───── Material to process ─────
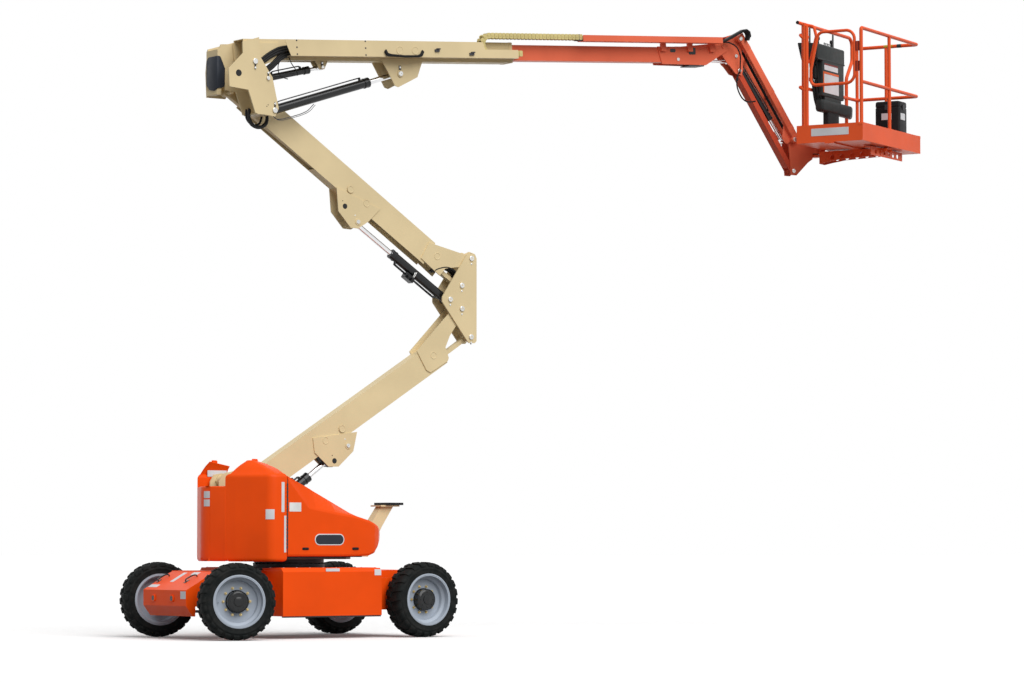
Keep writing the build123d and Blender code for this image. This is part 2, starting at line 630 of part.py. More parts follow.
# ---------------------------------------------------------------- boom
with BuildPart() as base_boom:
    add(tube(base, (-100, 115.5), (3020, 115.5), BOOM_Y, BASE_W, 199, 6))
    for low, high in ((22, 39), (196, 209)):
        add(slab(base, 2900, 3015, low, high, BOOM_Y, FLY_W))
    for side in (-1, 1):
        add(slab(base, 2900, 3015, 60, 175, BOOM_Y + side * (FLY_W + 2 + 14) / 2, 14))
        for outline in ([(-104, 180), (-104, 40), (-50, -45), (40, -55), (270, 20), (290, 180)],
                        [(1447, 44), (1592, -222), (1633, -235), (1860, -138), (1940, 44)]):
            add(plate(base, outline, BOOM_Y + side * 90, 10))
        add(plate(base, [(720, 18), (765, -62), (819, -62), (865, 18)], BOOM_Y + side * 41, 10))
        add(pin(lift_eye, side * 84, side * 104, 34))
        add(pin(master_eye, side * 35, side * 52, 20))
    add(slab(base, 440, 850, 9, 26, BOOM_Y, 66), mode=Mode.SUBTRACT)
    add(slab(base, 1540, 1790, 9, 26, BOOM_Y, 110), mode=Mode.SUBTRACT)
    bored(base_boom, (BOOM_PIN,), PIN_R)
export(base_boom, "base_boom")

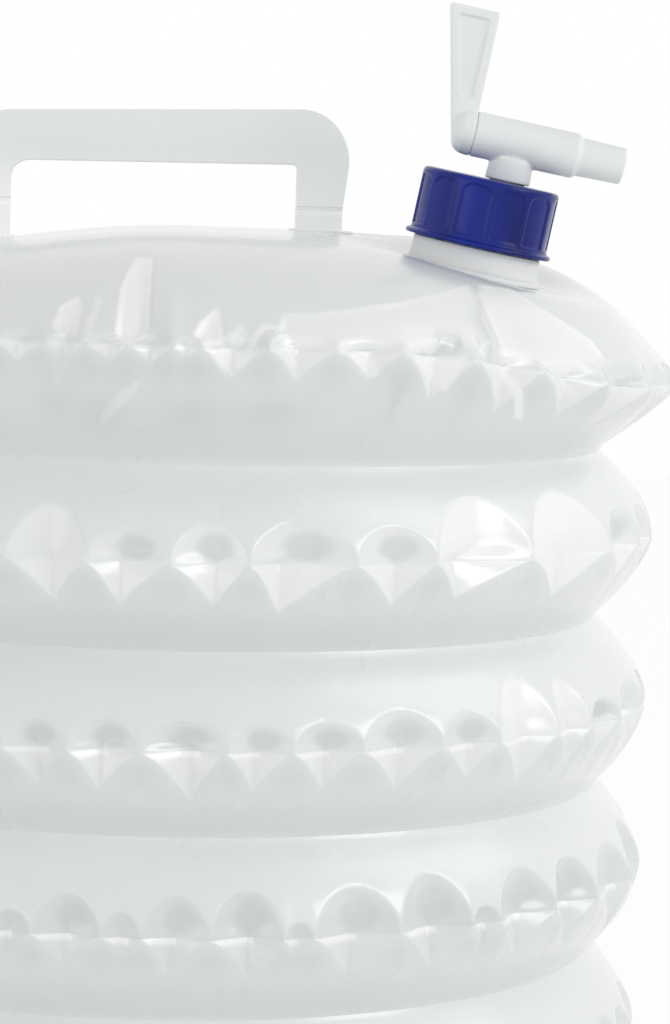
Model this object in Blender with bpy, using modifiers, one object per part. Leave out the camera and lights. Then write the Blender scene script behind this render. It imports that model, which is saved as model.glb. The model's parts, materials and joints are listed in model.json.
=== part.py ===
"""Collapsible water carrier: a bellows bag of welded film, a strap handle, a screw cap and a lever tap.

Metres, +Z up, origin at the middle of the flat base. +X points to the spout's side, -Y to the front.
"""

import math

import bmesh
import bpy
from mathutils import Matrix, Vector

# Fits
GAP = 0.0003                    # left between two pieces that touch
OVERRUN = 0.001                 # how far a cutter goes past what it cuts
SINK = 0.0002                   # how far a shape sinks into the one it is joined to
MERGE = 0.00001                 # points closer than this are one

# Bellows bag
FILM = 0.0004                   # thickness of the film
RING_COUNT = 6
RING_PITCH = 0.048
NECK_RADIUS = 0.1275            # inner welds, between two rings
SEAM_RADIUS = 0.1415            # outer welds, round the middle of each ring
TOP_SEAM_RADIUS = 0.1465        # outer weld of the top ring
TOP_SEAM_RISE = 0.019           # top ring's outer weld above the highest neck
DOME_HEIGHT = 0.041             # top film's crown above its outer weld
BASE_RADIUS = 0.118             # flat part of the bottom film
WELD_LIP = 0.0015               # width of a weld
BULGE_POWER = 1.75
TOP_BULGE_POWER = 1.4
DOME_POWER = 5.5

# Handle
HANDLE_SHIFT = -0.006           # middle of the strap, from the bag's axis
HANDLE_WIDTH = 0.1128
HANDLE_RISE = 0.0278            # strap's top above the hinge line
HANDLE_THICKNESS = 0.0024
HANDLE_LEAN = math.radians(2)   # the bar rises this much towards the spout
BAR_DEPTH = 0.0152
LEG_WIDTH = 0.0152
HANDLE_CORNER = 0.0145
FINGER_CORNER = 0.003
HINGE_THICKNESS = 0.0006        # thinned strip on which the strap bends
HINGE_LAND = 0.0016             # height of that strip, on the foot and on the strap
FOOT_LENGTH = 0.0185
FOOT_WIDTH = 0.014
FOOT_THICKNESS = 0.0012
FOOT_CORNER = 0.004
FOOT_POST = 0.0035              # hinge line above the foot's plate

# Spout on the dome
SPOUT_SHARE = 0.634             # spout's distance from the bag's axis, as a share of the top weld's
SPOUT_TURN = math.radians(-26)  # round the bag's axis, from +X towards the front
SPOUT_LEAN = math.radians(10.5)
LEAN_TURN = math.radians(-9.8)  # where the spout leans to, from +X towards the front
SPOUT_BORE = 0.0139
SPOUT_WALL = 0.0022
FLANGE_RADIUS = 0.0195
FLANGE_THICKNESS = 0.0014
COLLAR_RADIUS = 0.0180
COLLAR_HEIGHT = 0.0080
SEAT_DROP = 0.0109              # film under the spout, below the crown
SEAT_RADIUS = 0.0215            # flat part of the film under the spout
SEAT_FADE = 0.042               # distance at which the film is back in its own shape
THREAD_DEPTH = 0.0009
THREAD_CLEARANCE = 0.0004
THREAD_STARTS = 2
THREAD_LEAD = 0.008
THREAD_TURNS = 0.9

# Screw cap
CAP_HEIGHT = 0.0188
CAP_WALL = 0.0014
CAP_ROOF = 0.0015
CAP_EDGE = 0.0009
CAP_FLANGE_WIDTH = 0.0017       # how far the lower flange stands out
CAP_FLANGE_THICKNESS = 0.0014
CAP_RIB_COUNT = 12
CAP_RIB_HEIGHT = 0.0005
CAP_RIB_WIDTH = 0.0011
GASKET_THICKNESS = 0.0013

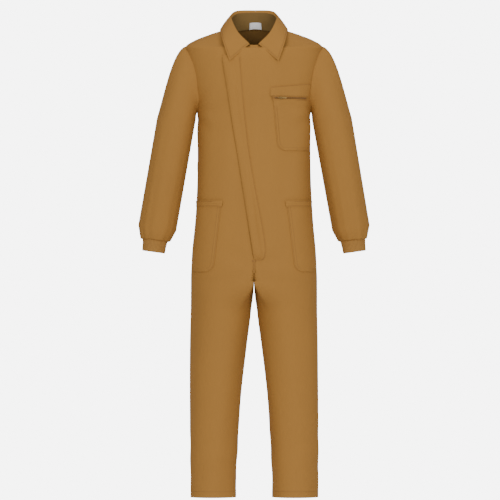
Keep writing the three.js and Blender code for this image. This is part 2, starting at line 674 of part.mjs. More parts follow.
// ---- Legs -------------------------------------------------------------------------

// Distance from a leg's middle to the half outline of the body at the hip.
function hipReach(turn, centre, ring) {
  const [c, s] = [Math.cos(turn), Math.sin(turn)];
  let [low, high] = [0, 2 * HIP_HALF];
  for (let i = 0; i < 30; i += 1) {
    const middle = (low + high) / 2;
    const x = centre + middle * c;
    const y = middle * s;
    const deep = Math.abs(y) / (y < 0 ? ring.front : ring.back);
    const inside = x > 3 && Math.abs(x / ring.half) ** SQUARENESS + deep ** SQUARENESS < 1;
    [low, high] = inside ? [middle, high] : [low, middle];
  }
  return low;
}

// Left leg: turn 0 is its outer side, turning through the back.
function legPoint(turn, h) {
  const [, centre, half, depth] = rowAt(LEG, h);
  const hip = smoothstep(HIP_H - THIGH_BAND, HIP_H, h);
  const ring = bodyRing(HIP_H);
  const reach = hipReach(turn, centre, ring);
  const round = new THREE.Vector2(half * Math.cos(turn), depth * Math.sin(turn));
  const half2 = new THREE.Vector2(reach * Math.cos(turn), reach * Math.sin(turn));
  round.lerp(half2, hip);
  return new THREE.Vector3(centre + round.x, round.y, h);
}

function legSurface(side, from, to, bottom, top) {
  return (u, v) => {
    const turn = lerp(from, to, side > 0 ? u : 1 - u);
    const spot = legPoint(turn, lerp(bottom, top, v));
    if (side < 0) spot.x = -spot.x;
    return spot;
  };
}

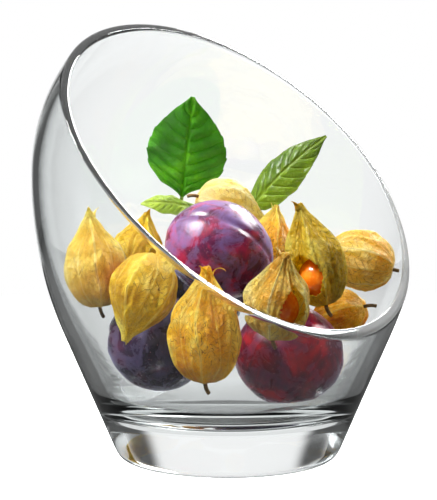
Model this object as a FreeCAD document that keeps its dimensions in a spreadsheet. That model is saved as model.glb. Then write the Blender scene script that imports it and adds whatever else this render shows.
─────
Exercise description
Quote all the records exactly, please, leaving none out.

Solution to the exercise
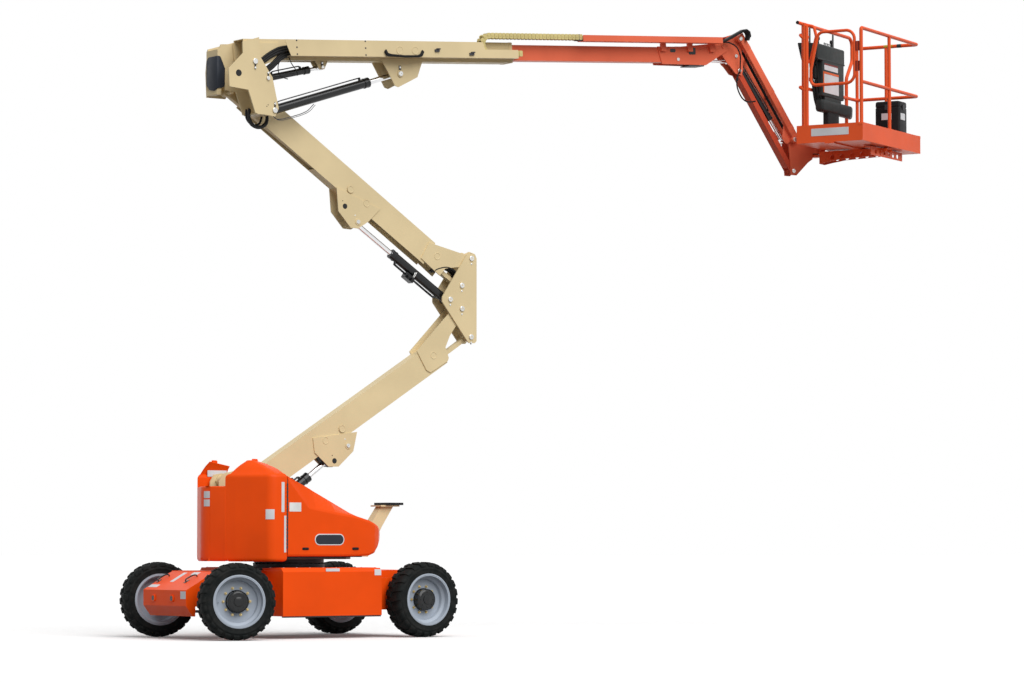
Keep writing the build123d and Blender code for this image. This is part 2, starting at line 630 of part.py. More parts follow.
# ---------------------------------------------------------------- boom
with BuildPart() as base_boom:
    add(tube(base, (-100, 115.5), (3020, 115.5), BOOM_Y, BASE_W, 199, 6))
    for low, high in ((22, 39), (196, 209)):
        add(slab(base, 2900, 3015, low, high, BOOM_Y, FLY_W))
    for side in (-1, 1):
        add(slab(base, 2900, 3015, 60, 175, BOOM_Y + side * (FLY_W + 2 + 14) / 2, 14))
        for outline in ([(-104, 180), (-104, 40), (-50, -45), (40, -55), (270, 20), (290, 180)],
                        [(1447, 44), (1592, -222), (1633, -235), (1860, -138), (1940, 44)]):
            add(plate(base, outline, BOOM_Y + side * 90, 10))
        add(plate(base, [(720, 18), (765, -62), (819, -62), (865, 18)], BOOM_Y + side * 41, 10))
        add(pin(lift_eye, side * 84, side * 104, 34))
        add(pin(master_eye, side * 35, side * 52, 20))
    add(slab(base, 440, 850, 9, 26, BOOM_Y, 66), mode=Mode.SUBTRACT)
    add(slab(base, 1540, 1790, 9, 26, BOOM_Y, 110), mode=Mode.SUBTRACT)
    bored(base_boom, (BOOM_PIN,), PIN_R)
export(base_boom, "base_boom")

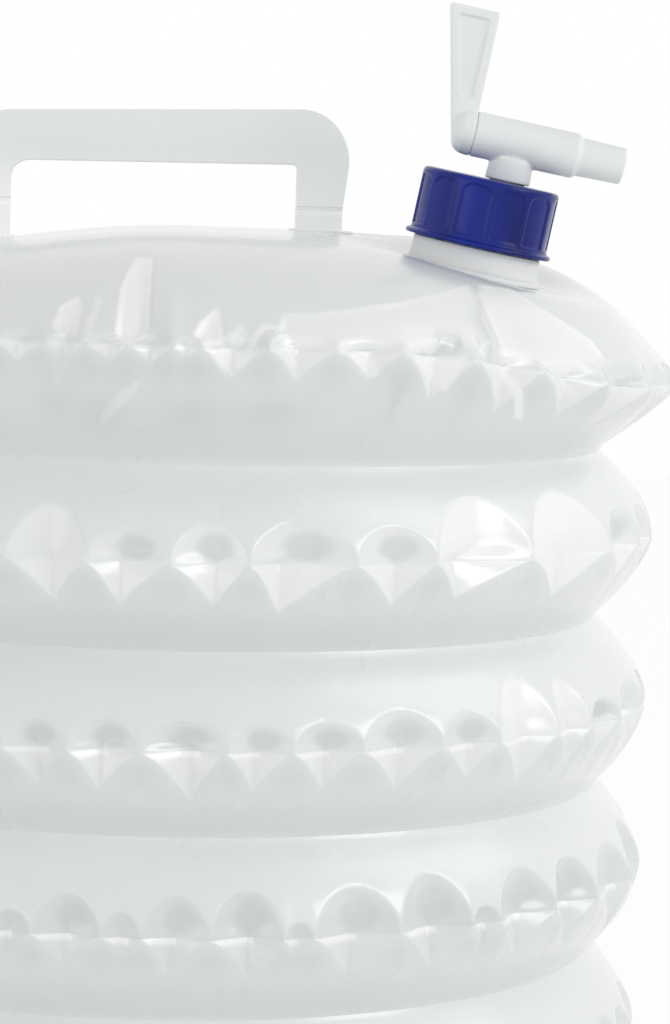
Model this object in Blender with bpy, using modifiers, one object per part. Leave out the camera and lights. Then write the Blender scene script behind this render. It imports that model, which is saved as model.glb. The model's parts, materials and joints are listed in model.json.
=== part.py ===
"""Collapsible water carrier: a bellows bag of welded film, a strap handle, a screw cap and a lever tap.

Metres, +Z up, origin at the middle of the flat base. +X points to the spout's side, -Y to the front.
"""

import math

import bmesh
import bpy
from mathutils import Matrix, Vector

# Fits
GAP = 0.0003                    # left between two pieces that touch
OVERRUN = 0.001                 # how far a cutter goes past what it cuts
SINK = 0.0002                   # how far a shape sinks into the one it is joined to
MERGE = 0.00001                 # points closer than this are one

# Bellows bag
FILM = 0.0004                   # thickness of the film
RING_COUNT = 6
RING_PITCH = 0.048
NECK_RADIUS = 0.1275            # inner welds, between two rings
SEAM_RADIUS = 0.1415            # outer welds, round the middle of each ring
TOP_SEAM_RADIUS = 0.1465        # outer weld of the top ring
TOP_SEAM_RISE = 0.019           # top ring's outer weld above the highest neck
DOME_HEIGHT = 0.041             # top film's crown above its outer weld
BASE_RADIUS = 0.118             # flat part of the bottom film
WELD_LIP = 0.0015               # width of a weld
BULGE_POWER = 1.75
TOP_BULGE_POWER = 1.4
DOME_POWER = 5.5

# Handle
HANDLE_SHIFT = -0.006           # middle of the strap, from the bag's axis
HANDLE_WIDTH = 0.1128
HANDLE_RISE = 0.0278            # strap's top above the hinge line
HANDLE_THICKNESS = 0.0024
HANDLE_LEAN = math.radians(2)   # the bar rises this much towards the spout
BAR_DEPTH = 0.0152
LEG_WIDTH = 0.0152
HANDLE_CORNER = 0.0145
FINGER_CORNER = 0.003
HINGE_THICKNESS = 0.0006        # thinned strip on which the strap bends
HINGE_LAND = 0.0016             # height of that strip, on the foot and on the strap
FOOT_LENGTH = 0.0185
FOOT_WIDTH = 0.014
FOOT_THICKNESS = 0.0012
FOOT_CORNER = 0.004
FOOT_POST = 0.0035              # hinge line above the foot's plate

# Spout on the dome
SPOUT_SHARE = 0.634             # spout's distance from the bag's axis, as a share of the top weld's
SPOUT_TURN = math.radians(-26)  # round the bag's axis, from +X towards the front
SPOUT_LEAN = math.radians(10.5)
LEAN_TURN = math.radians(-9.8)  # where the spout leans to, from +X towards the front
SPOUT_BORE = 0.0139
SPOUT_WALL = 0.0022
FLANGE_RADIUS = 0.0195
FLANGE_THICKNESS = 0.0014
COLLAR_RADIUS = 0.0180
COLLAR_HEIGHT = 0.0080
SEAT_DROP = 0.0109              # film under the spout, below the crown
SEAT_RADIUS = 0.0215            # flat part of the film under the spout
SEAT_FADE = 0.042               # distance at which the film is back in its own shape
THREAD_DEPTH = 0.0009
THREAD_CLEARANCE = 0.0004
THREAD_STARTS = 2
THREAD_LEAD = 0.008
THREAD_TURNS = 0.9

# Screw cap
CAP_HEIGHT = 0.0188
CAP_WALL = 0.0014
CAP_ROOF = 0.0015
CAP_EDGE = 0.0009
CAP_FLANGE_WIDTH = 0.0017       # how far the lower flange stands out
CAP_FLANGE_THICKNESS = 0.0014
CAP_RIB_COUNT = 12
CAP_RIB_HEIGHT = 0.0005
CAP_RIB_WIDTH = 0.0011
GASKET_THICKNESS = 0.0013

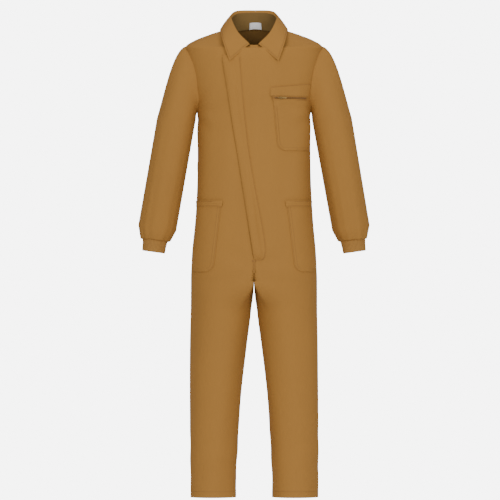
Keep writing the three.js and Blender code for this image. This is part 2, starting at line 674 of part.mjs. More parts follow.
// ---- Legs -------------------------------------------------------------------------

// Distance from a leg's middle to the half outline of the body at the hip.
function hipReach(turn, centre, ring) {
  const [c, s] = [Math.cos(turn), Math.sin(turn)];
  let [low, high] = [0, 2 * HIP_HALF];
  for (let i = 0; i < 30; i += 1) {
    const middle = (low + high) / 2;
    const x = centre + middle * c;
    const y = middle * s;
    const deep = Math.abs(y) / (y < 0 ? ring.front : ring.back);
    const inside = x > 3 && Math.abs(x / ring.half) ** SQUARENESS + deep ** SQUARENESS < 1;
    [low, high] = inside ? [middle, high] : [low, middle];
  }
  return low;
}

// Left leg: turn 0 is its outer side, turning through the back.
function legPoint(turn, h) {
  const [, centre, half, depth] = rowAt(LEG, h);
  const hip = smoothstep(HIP_H - THIGH_BAND, HIP_H, h);
  const ring = bodyRing(HIP_H);
  const reach = hipReach(turn, centre, ring);
  const round = new THREE.Vector2(half * Math.cos(turn), depth * Math.sin(turn));
  const half2 = new THREE.Vector2(reach * Math.cos(turn), reach * Math.sin(turn));
  round.lerp(half2, hip);
  return new THREE.Vector3(centre + round.x, round.y, h);
}

function legSurface(side, from, to, bottom, top) {
  return (u, v) => {
    const turn = lerp(from, to, side > 0 ? u : 1 - u);
    const spot = legPoint(turn, lerp(bottom, top, v));
    if (side < 0) spot.x = -spot.x;
    return spot;
  };
}

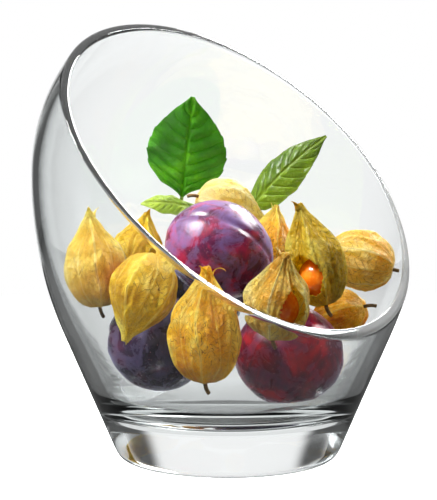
Model this object as a FreeCAD document that keeps its dimensions in a spreadsheet. That model is saved as model.glb. Then write the Blender scene script that imports it and adds whatever else this render shows.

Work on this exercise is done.